* _Direction_:
Your task is to reproduce the material exactly.

* _Stored data_:
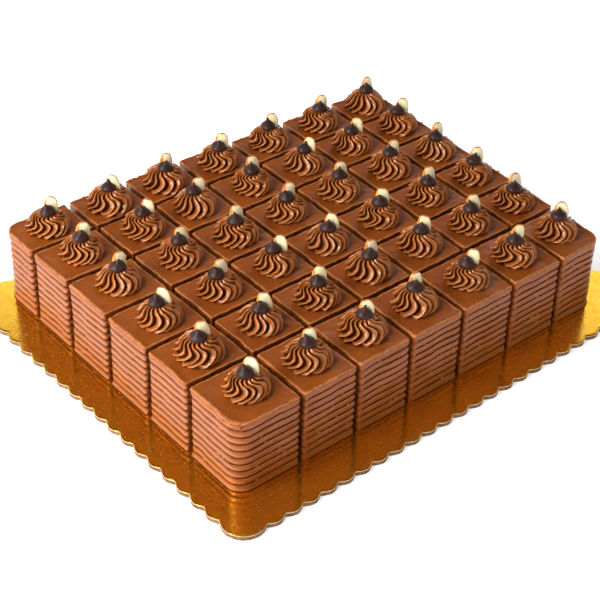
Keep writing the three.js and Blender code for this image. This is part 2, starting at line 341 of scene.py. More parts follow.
def shift(i, j, draws, amount):
    """The same twice, as a shift along X and Y."""
    return np.array([spread(i, j, draw, amount) for draw in draws])


def generator(i, j, seed):
    """The generator of random numbers for one thing on square i, j."""
    return np.random.default_rng(seed + i + SEEDS_A_ROW * j)


def crossing(i, j, column_shift, row_shift):
    """Where column line i meets row line j, each first moved sideways. The shifts may be arrays."""
    lean = COLUMN_FAN * i / COLUMNS
    slope = ROW_FAN * j / ROWS
    column = COLUMN_CUTS[i] + column_shift
    row = ROW_CUTS[j] + row_shift
    x = (column + lean * row) / (1 - lean * slope)
    return np.stack([x + CAKE_CORNER[0], row + slope * x + CAKE_CORNER[1]], axis=-1)


def rosette_middle(i, j):
    """The middle of the rosette on square i, j, at the height of the cake's top."""
    middle = (crossing(i, j, 0, 0) + crossing(i + 1, j + 1, 0, 0)) / 2
    middle += shift(i, j, MIDDLE_DRAWS, ROSETTE_SHIFT)
    return np.array([*middle, CAKE_FOOT + CAKE_HEIGHT])


def ripple(points, size, seed):
    """A smooth random value at each point, mostly from -1.5 to 1.5, from waves about size long."""
    rng = np.random.default_rng(seed)
    total = np.zeros(points.shape[:-1])
    for _ in range(RIPPLE_WAVES):
        way = rng.normal(size=points.shape[-1])
        way /= np.linalg.norm(way)
        length = size * rng.uniform(*RIPPLE_LENGTHS)
        total += np.sin(points @ way * (2 * math.pi / length) + rng.uniform(0, 2 * math.pi))
    return total / math.sqrt(RIPPLE_WAVES)


def drawn_ripple(points, waves, rng):
    """A ripple whose seed is drawn. waves is its depth and its length."""
    depth, length = waves
    return depth * ripple(points, length, rng.integers(RIPPLE_SEEDS))


def curve_through(points, count):
    """A smooth curve through the points, as count points spaced evenly by length."""
    p = np.array(points, float)
    p = np.vstack([2 * p[0] - p[1], p, 2 * p[-1] - p[-2]])
    t = np.linspace(0, 1, CURVE_STEPS, endpoint=False)[:, None]
    fine = []
    for a, b, c, d in zip(p, p[1:], p[2:], p[3:]):
        bend = 2 * a - 5 * b + 4 * c - d
        twist = 3 * b - a - 3 * c + d
        fine.append(0.5 * (2 * b + (c - a) * t + bend * t**2 + twist * t**3))
    fine = np.vstack(fine + [p[-2:-1]])
    length = np.append(0, np.cumsum(np.linalg.norm(np.diff(fine, axis=0), axis=1)))
    even = np.linspace(0, length[-1], count)
    return np.stack([np.interp(even, length, fine[:, k]) for k in range(fine.shape[1])], axis=-1)


def around(angle, radius=1):
    """Points of a plan at these angles round its middle."""
    return np.stack([radius * np.cos(angle), radius * np.sin(angle)], axis=-1)


def at_height(points, z):
    """Points of a plan, brought up to z."""
    return np.concatenate([points, np.broadcast_to(z, points.shape[:-1])[..., None]], axis=-1)


def add_object(name, data):
    """A new object in the scene."""
    made = bpy.data.objects.new(name, data)
    bpy.context.scene.collection.objects.link(made)
    return made


def steps_between(low, high, share):
    """From 0 at low to 1 at high, with a soft start and end."""
    t = np.clip((share - low) / (high - low), 0, 1)
    return t * t * (3 - 2 * t)


class Heap:
    """Collects closed shapes, each made of rings of points, that become one piece."""

    def __init__(self, *value_names):
        self.points = []
        self.faces = []
        self.slots = []
        self.values = {name: [] for name in value_names}
        self.total = 0

    def add_rings(self, rings, slots=None, **values):
        """rings is levels x count x 3. Both ends are closed. slots has a material number for the first end,
        each band of faces between two rings and the last end."""
        levels, count = rings.shape[:2]
        ends = np.stack([rings[0].mean(0), rings[-1].mean(0)])
        points = np.vstack([rings.reshape(-1, 3), ends])
        low = np.arange(levels)[:, None] * count
        a = low + np.arange(count)
        b = np.roll(a, -1, axis=1)
        bands = np.stack([a[:-1], b[:-1], b[1:], a[1:]], axis=-1).reshape(-1, 4)
        middle = np.full(count, levels * count)
        first = np.stack([b[0], a[0], middle], axis=-1)
        last = np.stack([a[-1], b[-1], middle + 1], axis=-1)
        turn = -1 if inside_out(points, bands, first, last) else 1
        for group in (first, bands, last):
            self.faces.extend((group[:, ::turn] + self.total).tolist())
        for slot in slots or [0] * (levels + 1):
            self.slots.extend([slot] * count)
        for name, value in values.items():
            flat = np.asarray(value, float).reshape(levels, count)
            self.values[name].append(np.concatenate([flat.ravel(), [flat[0].mean(), flat[-1].mean()]]))
        self.points.append(points)
        self.total += len(points)

    def piece(self, name, materials, *nodes):
        """Makes the object, in metres, which stands for these CAD nodes."""
        mesh = bpy.data.meshes.new(name)
        mesh.from_pydata((np.vstack(self.points) * MILLIMETRE).tolist(), [], self.faces)
        for material in materials:
            mesh.materials.append(material)
        mesh.polygons.foreach_set("material_index", self.slots)
        mesh.polygons.foreach_set("use_smooth", [True] * len(self.faces))
        for value_name, parts in self.values.items():
            layer = mesh.attributes.new(value_name, "FLOAT", "POINT")
            layer.data.foreach_set("value", np.concatenate(parts).astype(np.float32))
        mesh.update()
        made = add_object(name, mesh)
        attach(made, "root")
        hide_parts(*nodes)
        return made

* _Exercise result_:
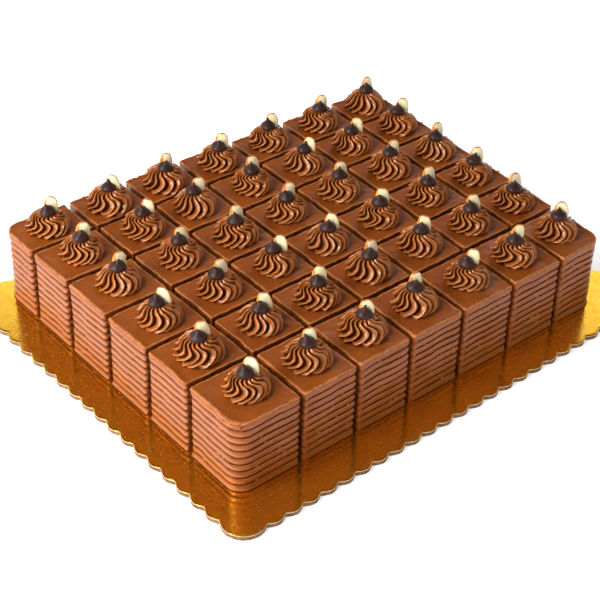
Keep writing the three.js and Blender code for this image. This is part 2, starting at line 341 of scene.py. More parts follow.
def shift(i, j, draws, amount):
    """The same twice, as a shift along X and Y."""
    return np.array([spread(i, j, draw, amount) for draw in draws])


def generator(i, j, seed):
    """The generator of random numbers for one thing on square i, j."""
    return np.random.default_rng(seed + i + SEEDS_A_ROW * j)


def crossing(i, j, column_shift, row_shift):
    """Where column line i meets row line j, each first moved sideways. The shifts may be arrays."""
    lean = COLUMN_FAN * i / COLUMNS
    slope = ROW_FAN * j / ROWS
    column = COLUMN_CUTS[i] + column_shift
    row = ROW_CUTS[j] + row_shift
    x = (column + lean * row) / (1 - lean * slope)
    return np.stack([x + CAKE_CORNER[0], row + slope * x + CAKE_CORNER[1]], axis=-1)


def rosette_middle(i, j):
    """The middle of the rosette on square i, j, at the height of the cake's top."""
    middle = (crossing(i, j, 0, 0) + crossing(i + 1, j + 1, 0, 0)) / 2
    middle += shift(i, j, MIDDLE_DRAWS, ROSETTE_SHIFT)
    return np.array([*middle, CAKE_FOOT + CAKE_HEIGHT])


def ripple(points, size, seed):
    """A smooth random value at each point, mostly from -1.5 to 1.5, from waves about size long."""
    rng = np.random.default_rng(seed)
    total = np.zeros(points.shape[:-1])
    for _ in range(RIPPLE_WAVES):
        way = rng.normal(size=points.shape[-1])
        way /= np.linalg.norm(way)
        length = size * rng.uniform(*RIPPLE_LENGTHS)
        total += np.sin(points @ way * (2 * math.pi / length) + rng.uniform(0, 2 * math.pi))
    return total / math.sqrt(RIPPLE_WAVES)


def drawn_ripple(points, waves, rng):
    """A ripple whose seed is drawn. waves is its depth and its length."""
    depth, length = waves
    return depth * ripple(points, length, rng.integers(RIPPLE_SEEDS))


def curve_through(points, count):
    """A smooth curve through the points, as count points spaced evenly by length."""
    p = np.array(points, float)
    p = np.vstack([2 * p[0] - p[1], p, 2 * p[-1] - p[-2]])
    t = np.linspace(0, 1, CURVE_STEPS, endpoint=False)[:, None]
    fine = []
    for a, b, c, d in zip(p, p[1:], p[2:], p[3:]):
        bend = 2 * a - 5 * b + 4 * c - d
        twist = 3 * b - a - 3 * c + d
        fine.append(0.5 * (2 * b + (c - a) * t + bend * t**2 + twist * t**3))
    fine = np.vstack(fine + [p[-2:-1]])
    length = np.append(0, np.cumsum(np.linalg.norm(np.diff(fine, axis=0), axis=1)))
    even = np.linspace(0, length[-1], count)
    return np.stack([np.interp(even, length, fine[:, k]) for k in range(fine.shape[1])], axis=-1)


def around(angle, radius=1):
    """Points of a plan at these angles round its middle."""
    return np.stack([radius * np.cos(angle), radius * np.sin(angle)], axis=-1)


def at_height(points, z):
    """Points of a plan, brought up to z."""
    return np.concatenate([points, np.broadcast_to(z, points.shape[:-1])[..., None]], axis=-1)


def add_object(name, data):
    """A new object in the scene."""
    made = bpy.data.objects.new(name, data)
    bpy.context.scene.collection.objects.link(made)
    return made


def steps_between(low, high, share):
    """From 0 at low to 1 at high, with a soft start and end."""
    t = np.clip((share - low) / (high - low), 0, 1)
    return t * t * (3 - 2 * t)


class Heap:
    """Collects closed shapes, each made of rings of points, that become one piece."""

    def __init__(self, *value_names):
        self.points = []
        self.faces = []
        self.slots = []
        self.values = {name: [] for name in value_names}
        self.total = 0

    def add_rings(self, rings, slots=None, **values):
        """rings is levels x count x 3. Both ends are closed. slots has a material number for the first end,
        each band of faces between two rings and the last end."""
        levels, count = rings.shape[:2]
        ends = np.stack([rings[0].mean(0), rings[-1].mean(0)])
        points = np.vstack([rings.reshape(-1, 3), ends])
        low = np.arange(levels)[:, None] * count
        a = low + np.arange(count)
        b = np.roll(a, -1, axis=1)
        bands = np.stack([a[:-1], b[:-1], b[1:], a[1:]], axis=-1).reshape(-1, 4)
        middle = np.full(count, levels * count)
        first = np.stack([b[0], a[0], middle], axis=-1)
        last = np.stack([a[-1], b[-1], middle + 1], axis=-1)
        turn = -1 if inside_out(points, bands, first, last) else 1
        for group in (first, bands, last):
            self.faces.extend((group[:, ::turn] + self.total).tolist())
        for slot in slots or [0] * (levels + 1):
            self.slots.extend([slot] * count)
        for name, value in values.items():
            flat = np.asarray(value, float).reshape(levels, count)
            self.values[name].append(np.concatenate([flat.ravel(), [flat[0].mean(), flat[-1].mean()]]))
        self.points.append(points)
        self.total += len(points)

    def piece(self, name, materials, *nodes):
        """Makes the object, in metres, which stands for these CAD nodes."""
        mesh = bpy.data.meshes.new(name)
        mesh.from_pydata((np.vstack(self.points) * MILLIMETRE).tolist(), [], self.faces)
        for material in materials:
            mesh.materials.append(material)
        mesh.polygons.foreach_set("material_index", self.slots)
        mesh.polygons.foreach_set("use_smooth", [True] * len(self.faces))
        for value_name, parts in self.values.items():
            layer = mesh.attributes.new(value_name, "FLOAT", "POINT")
            layer.data.foreach_set("value", np.concatenate(parts).astype(np.float32))
        mesh.update()
        made = add_object(name, mesh)
        attach(made, "root")
        hide_parts(*nodes)
        return made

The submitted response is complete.